Created attachment 1425293 [details] vdsm_host_1
Created attachment 1425295 [details] vdsm_host_2
The VM was terminated on 2018-04-20 19:25:16,435+03: VM '99f42442-3851-4fdb-b79e-b025059deac1'... moved from 'Up' --> 'Down' The cluster was upgraded on 2018-04-20 19:42:03 and caused the VM to be updated: Running command: UpdateVmCommand internal: true. Entities affected : ID: 99f42442-3851-4fdb-b79e-b025059deac1 Type: VMAction group EDIT_VM_PROPERTIES with role type USER There was no operation on this VM until 2018-04-22 09:12:52,388+03: [org.ovirt.engine.core.bll.RunVmCommand] (default task-16) [4999cd6f-21b0-48e7-a9b7-9689d2558355] Lock Acquired to object 'EngineLock:{exclusiveLocks='[99f42442-3851-4fdb-b79e-b025059deac1=VM]', sharedLocks=''}' That failed because the disk was inactive: Validation of action 'RunVm' failed for user ipinto. Reasons: VAR__ACTION__RUN,VAR__TYPE__VM,VM_CANNOT_RUN_FROM_DISK_WITHOUT_DISK Conclusion: The disk, and probably the NIc as well, were unplugged when the cluster version was 4.1. The monitoring code in the engine remains the same for cluster versions lower than 4.2. Unfortunately, the engine logs do not cover the time that those devices got unplugged. It is most likely that the issue is on the VDSM side though - that the IDs of these devices have changed and therefore the engine marked them as unplugged. Israel, can we reproduce the upgrade process that lead to this issue?
The system is rhevm3 (production) I can't do reproduce on this environment. I can do upgrade form 4.1 to 4.2.3 on other environment, Is this can help?
(In reply to Israel Pinto from comment #6) > The system is rhevm3 (production) I can't do reproduce on this environment. > I can do upgrade form 4.1 to 4.2.3 on other environment, Is this can help? Yes, please. As we discussed offline, we need to upgrade to the same version, apply the same upgrade procedure and it would be handy to have a dump of the database before the upgrade as well.
Looking at both hosts in cluster 'RHEV-Production-AMD', I see that the yum repo file was edited using vim and then the host was updated using 'yum update'. If that's how VDSM was upgraded, while there were VMs running on the host, it may explain why the devices lost their original IDs. Raz, I was told that you've made the upgrade, can you confirm that this is how the upgrade was done?

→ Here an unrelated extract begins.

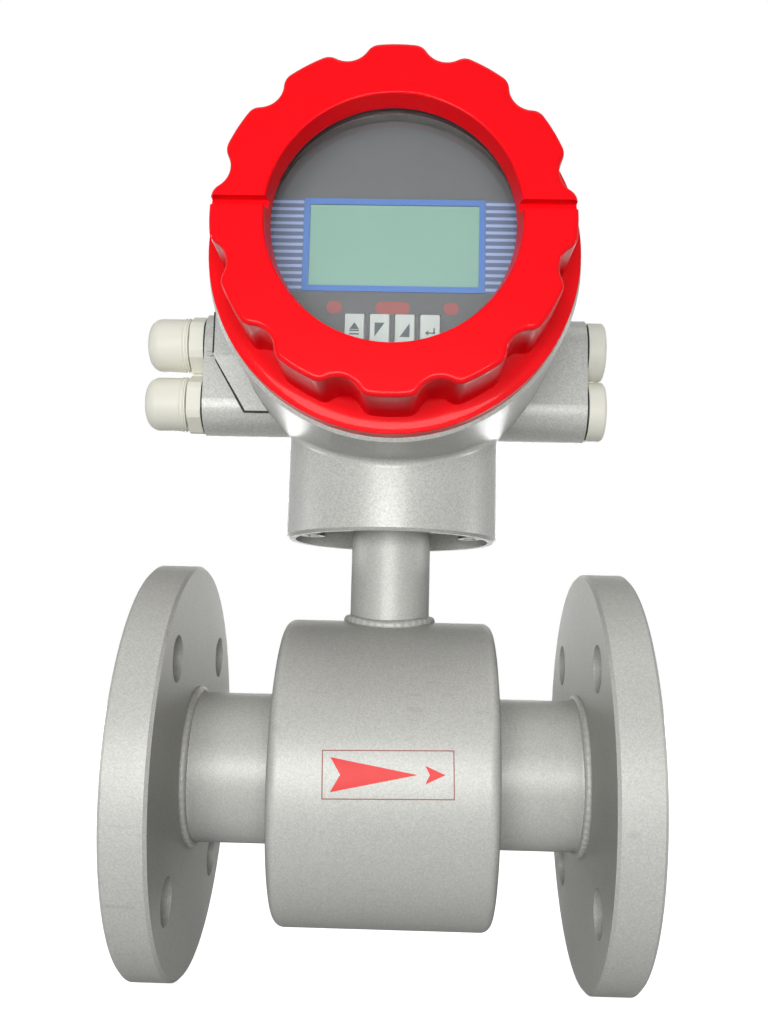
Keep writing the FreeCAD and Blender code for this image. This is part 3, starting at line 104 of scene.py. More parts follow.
@dataclass(frozen=True)
class Patch:
    """Points and four-sided faces of one surface, in millimetres."""

    points: np.ndarray
    faces: np.ndarray
    smooth: bool = True

    @staticmethod
    def joined(patches: Sequence["Patch"]) -> "Patch":
        """Put several patches into one, keeping each as its own shell.

        Args:
            patches: The patches to join.

        Returns:
            One patch that holds them all.
        """
        starts = np.cumsum([0] + [len(patch.points) for patch in patches[:-1]])
        faces = [patch.faces + start for patch, start in zip(patches, starts)]
        points = np.concatenate([patch.points for patch in patches])
        return Patch(points, np.concatenate(faces), patches[0].smooth)

    def outward(self) -> "Patch":
        """Turn a closed shell's faces outwards, by the sign of the volume that they enclose.

        Returns:
            The shell with a positive volume.
        """
        a, b, c, d = (self.points[self.faces[:, corner]] for corner in range(4))
        twice = np.cross(b - a, c - a) + np.cross(c - a, d - a)
        if float(np.sum((a + b + c + d) * twice)) < 0.0:
            return Patch(self.points, self.faces[:, ::-1], self.smooth)
        return self

    def as_object(self, name: str) -> bpy.types.Object:
        """Make the patch an object at the origin, in metres.

        Args:
            name: The piece's name.

        Returns:
            The new object, linked to the scene.
        """
        mesh = bpy.data.meshes.new(name)
        mesh.from_pydata((self.points * MM).tolist(), [], self.faces.tolist())
        if self.smooth:
            mesh.shade_smooth()
        mesh.validate()
        piece = bpy.data.objects.new(name, mesh)
        bpy.context.scene.collection.objects.link(piece)
        return piece


def grid_faces(rows: int, columns: int, round_rows: bool, round_columns: bool) -> np.ndarray:
    """Corner numbers of the faces of a grid of points.

    Args:
        rows: Number of points along the first parameter.
        columns: Number of points along the second parameter.
        round_rows: True where the last row joins the first.
        round_columns: True where the last column joins the first.

    Returns:
        An array of faces with four point numbers each.
    """
    row = np.arange(rows if round_rows else rows - 1)
    column = np.arange(columns if round_columns else columns - 1)
    i, j = (grid.ravel() for grid in np.meshgrid(row, column, indexing="ij"))
    after_i, after_j = (i + 1) % rows, (j + 1) % columns
    corners = [(i, j), (after_i, j), (after_i, after_j), (i, after_j)]
    return np.stack([a * columns + b for a, b in corners], axis=1)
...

Hi Arik, On this cluster we have 2 hosts - tigris03 (T3) and tigris04 (T4). tigris04 was 4.1 (latest) and tigris03 was 4.2.3 latest. I started the migration of running VMs from T4 to T3 by maintenance T4. In the middle of this proc, I accidentally executed 'yum update' on it to latest 4.2.3. At some point the migration proc go stuck so I rebooted the T4 machine again (after yum update) and it didn't freed the VMs so confirmed host has been rebooted.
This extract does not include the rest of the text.